Vicki was almost laughing. “Do you mean, that if my team can work faster, finish early, they are supposed to tell me? I’m sorry, my team will expand the work to whatever time frame they think I will buy.”

“I understand that,” I replied. “That is actually Parkinson’s Law. Work expands to the time allotted. So, what is it about your system, as a Manager, that has created that circumstance?”

“Well, it’s not me, that’s just the way my team is. I mean, they are not bad people, but if I give them until noon, they will take the whole time. That’s just the way they are.”

“Vicki, I want you to think about the opposite of the same circumstance. Let’s say, instead of being able to finish early, your team cannot get all the work done and will finish late?”

“Oh, well, that is a completely different story. That’s when things get testy around here, that’s when the wheels start coming off. They never let me know, usually until it’s too late, until the deadline is past. Sometimes, unless I am on top of every order, I don’t find out until the next day that an order is still being worked on.”

“So, what is it about your system, as a Manager, that has created this circumstance, that you are not given an early warning about task completion, early or late?”

Where Trust Starts

“So, it’s that simple,” I prodded. “Hold managers to account for the output of their team? That’s the beginning, that’s where we start?”
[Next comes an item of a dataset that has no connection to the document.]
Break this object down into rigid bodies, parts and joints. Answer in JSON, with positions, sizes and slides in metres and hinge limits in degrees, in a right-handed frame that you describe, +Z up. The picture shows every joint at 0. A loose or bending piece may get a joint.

Pablo nodded. “Managers, who have before blamed their team, will begin to pay attention to the care and feeding of their team. It starts with who they let onto the team. If it is well understood that the manager is accountable for the output of the team, managers will develop a more rigorous selection criteria. Fogging a mirror will no longer be acceptable. If we can only assume the team member shows up to do their best, the manager has to make sure their best will be good enough.”

“You are talking about hiring?” I asked.

“That’s where it starts,” Pablo smiled.